◆ **INFORMATION SHOWN**:
———

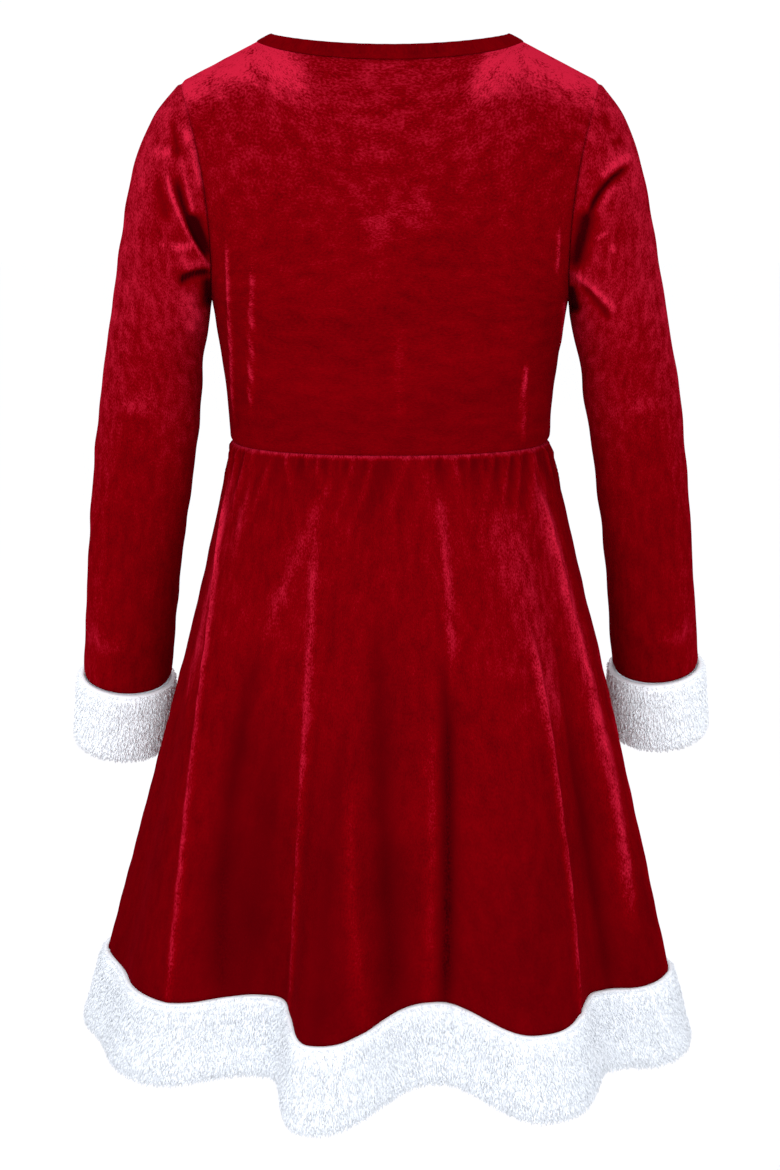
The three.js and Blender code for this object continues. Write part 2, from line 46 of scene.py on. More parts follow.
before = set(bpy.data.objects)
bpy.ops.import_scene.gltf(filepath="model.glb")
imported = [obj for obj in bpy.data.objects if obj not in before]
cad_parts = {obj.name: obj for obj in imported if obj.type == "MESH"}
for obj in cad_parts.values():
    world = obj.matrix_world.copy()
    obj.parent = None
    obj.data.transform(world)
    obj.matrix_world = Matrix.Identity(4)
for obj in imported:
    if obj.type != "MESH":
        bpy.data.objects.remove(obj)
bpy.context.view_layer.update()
MM = 0.001

# Neck, shoulders and armholes
NECK_HALF_WIDTH = 95
NeckSide = namedtuple("NeckSide", "depth drop bend")
NECK_BACK = NeckSide(54, 10.5, 1.6)
NECK_FRONT = NeckSide(66, 56, 1.8)
BINDING_WIDTH = 13
NECK_LAP = 1.2
SHOULDER_X = 151
SHOULDER_DROP = 29
UNDERARM_X = 130.5
UNDERARM_Z = -184
ARMHOLE_DEPTH = {"back": 46, "front": 44}
ARMHOLE_BOW = {"back": 9, "front": 13}

# Cloth
BINDING_THICKNESS = 2.6
HALF_CHEST = 150
BODICE_HEIGHT = 275
SHOULDER_LENGTH = 100
SLEEVE_GIRTH = 300
SLEEVE_LENGTH = 480
CUFF_GIRTH = 232
SKIRT_HALF_WIDTH = 560

# Scale of the velvet's map across and along a piece: the pressed patches lie across the
# bodice and run down the sleeves and the skirt.
GRAIN_ACROSS = (0.8, 1.4)
GRAIN_DOWN = (1.35, 0.75)

# Reach of a seam in millimetres: where the cloth turns into it, lies flat beside it and rolls in
SEAM_TURN = 4
SEAM_FLAT = 4.5
SEAM_ROLL = 2.2
OUT_OF_REACH = 1e3

# Tufts: how deep their roots stand in the pile body, in millimetres. The cuffs face away from
# the lights, so their tufts take less of the tips' greyer colour.
ROOT_DEPTH = 0.8
CUFF_TIP_SHADE = 0.1

# Small puckers along the neck binding
PUCKERS = 47
PUCKER_HEIGHT = 0.08

# Stage, in metres, millimetres of lens and sensor, and watts
FLOOR_Z = -1.3
CAMERA_PLACE = (0, 1.9, 0.022)
CAMERA_TARGET = (0, 0, -0.4)
CAMERA_LENS = 79.75
SENSOR_HEIGHT = 36
WORLD_COLOUR = (1, 1.005, 1.04, 1)
WORLD_LIGHT = 1.02
Lamp = namedtuple("Lamp", "name place target size power")
LAMPS = [
    Lamp("Key light", (1.5, 1.7, 1.2), (0, 0, -0.35), 1.0, 14),
    Lamp("Fill light", (-0.9, 2.4, 0.2), (0, 0, -0.45), 1.6, 5),
    Lamp("Low light", (0, 1.9, -1.15), (0, 0, -0.5), 1.2, 14),
]

# Waist and hem
WAIST_Z = -289
HEM_Z = -688
HEM_BAND_WIDTH = 59
CUFF_WIDTH = 56

# Bodice: the half width at its side seams, and the depth in the middle of its back and front
SideSeam = namedtuple("SideSeam", "z half_width")
BODICE_SIDE = [
    SideSeam(WAIST_Z, 118),
    SideSeam(-262, 119.5),
    SideSeam(-225, 124),
    SideSeam(UNDERARM_Z, UNDERARM_X),
]
Profile = namedtuple("Profile", "level z depth")
BACK_PROFILE = [
    Profile(0, WAIST_Z, 76),
    Profile(0.2, -243, 80),
    Profile(0.4, -190, 84),
    Profile(0.7, -106, 82),
]
FRONT_PROFILE = [
    Profile(0, WAIST_Z, 84),
    Profile(0.2, -243, 86),
    Profile(0.4, -192, 88),
    Profile(0.7, -124, 84),
]
UNDERARM_LEVEL = 0.4
BLADE_LEVEL = 0.7
NECK_SHARE = 2 / 3
SQUARENESS = 0.045

# Sleeve rings, from the armhole to the cuff seam
Ring = namedtuple("Ring", "at outer_x outer_z inner_x inner_z back front forward lean")
SLEEVE = [
    Ring(0, 151, -29, 130.5, -184, 46, 44, 0, 0),
    Ring(0.08, 171, -54, 131.2, -189, 46, 43, 0, 0),
    Ring(0.16, 185.5, -88, 132, -196, 44, 42, 0, 0),
    Ring(0.25, 194, -127, 134, -209, 42, 40, 0, 0),
    Ring(0.36, 201, -172, 137.5, -231, 40, 38, 0, 0),
    Ring(0.5, 209, -222, 139.5, -262, 38, 37, 1, 2),
    Ring(0.66, 219, -291, 146, -312, 36, 35, 9, 9),
    Ring(0.83, 229, -377, 158.5, -388, 33, 33, 31, 15),
    Ring(1, 238.5, -481, 170.5, -485, 32, 31, 56, 16),
]

# How the right sleeve hangs otherwise: its outer edge in, its inner edge out, and all of it up
Hang = namedtuple("Hang", "at outer_in inner_out up")
RIGHT_SLEEVE_HANG = [
    Hang(0, 0, 0, 0),
    Hang(0.2, 3.5, 0, 0),
    Hang(0.45, 1.5, 3, 2),
    Hang(0.63, 0, 6, 4),
    Hang(0.83, 0, 4.5, 6.5),
    Hang(1, -1.5, 2.5, 8.5),
]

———

◆ **JOB**:
Exactly those lines that run from the line with "imported = [obj" through the line with "CUFF_WIDTH = 56" are to be reproduced; both end lines belong to the range.

◆ **RESULT OF THE TASK**:
imported = [obj for obj in bpy.data.objects if obj not in before]
cad_parts = {obj.name: obj for obj in imported if obj.type == "MESH"}
for obj in cad_parts.values():
    world = obj.matrix_world.copy()
    obj.parent = None
    obj.data.transform(world)
    obj.matrix_world = Matrix.Identity(4)
for obj in imported:
    if obj.type != "MESH":
        bpy.data.objects.remove(obj)
bpy.context.view_layer.update()
MM = 0.001

# Neck, shoulders and armholes
NECK_HALF_WIDTH = 95
NeckSide = namedtuple("NeckSide", "depth drop bend")
NECK_BACK = NeckSide(54, 10.5, 1.6)
NECK_FRONT = NeckSide(66, 56, 1.8)
BINDING_WIDTH = 13
NECK_LAP = 1.2
SHOULDER_X = 151
SHOULDER_DROP = 29
UNDERARM_X = 130.5
UNDERARM_Z = -184
ARMHOLE_DEPTH = {"back": 46, "front": 44}
ARMHOLE_BOW = {"back": 9, "front": 13}

# Cloth
BINDING_THICKNESS = 2.6
HALF_CHEST = 150
BODICE_HEIGHT = 275
SHOULDER_LENGTH = 100
SLEEVE_GIRTH = 300
SLEEVE_LENGTH = 480
CUFF_GIRTH = 232
SKIRT_HALF_WIDTH = 560

# Scale of the velvet's map across and along a piece: the pressed patches lie across the
# bodice and run down the sleeves and the skirt.
GRAIN_ACROSS = (0.8, 1.4)
GRAIN_DOWN = (1.35, 0.75)

# Reach of a seam in millimetres: where the cloth turns into it, lies flat beside it and rolls in
SEAM_TURN = 4
SEAM_FLAT = 4.5
SEAM_ROLL = 2.2
OUT_OF_REACH = 1e3

# Tufts: how deep their roots stand in the pile body, in millimetres. The cuffs face away from
# the lights, so their tufts take less of the tips' greyer colour.
ROOT_DEPTH = 0.8
CUFF_TIP_SHADE = 0.1

# Small puckers along the neck binding
PUCKERS = 47
PUCKER_HEIGHT = 0.08

# Stage, in metres, millimetres of lens and sensor, and watts
FLOOR_Z = -1.3
CAMERA_PLACE = (0, 1.9, 0.022)
CAMERA_TARGET = (0, 0, -0.4)
CAMERA_LENS = 79.75
SENSOR_HEIGHT = 36
WORLD_COLOUR = (1, 1.005, 1.04, 1)
WORLD_LIGHT = 1.02
Lamp = namedtuple("Lamp", "name place target size power")
LAMPS = [
    Lamp("Key light", (1.5, 1.7, 1.2), (0, 0, -0.35), 1.0, 14),
    Lamp("Fill light", (-0.9, 2.4, 0.2), (0, 0, -0.45), 1.6, 5),
    Lamp("Low light", (0, 1.9, -1.15), (0, 0, -0.5), 1.2, 14),
]

# Waist and hem
WAIST_Z = -289
HEM_Z = -688
HEM_BAND_WIDTH = 59
CUFF_WIDTH = 56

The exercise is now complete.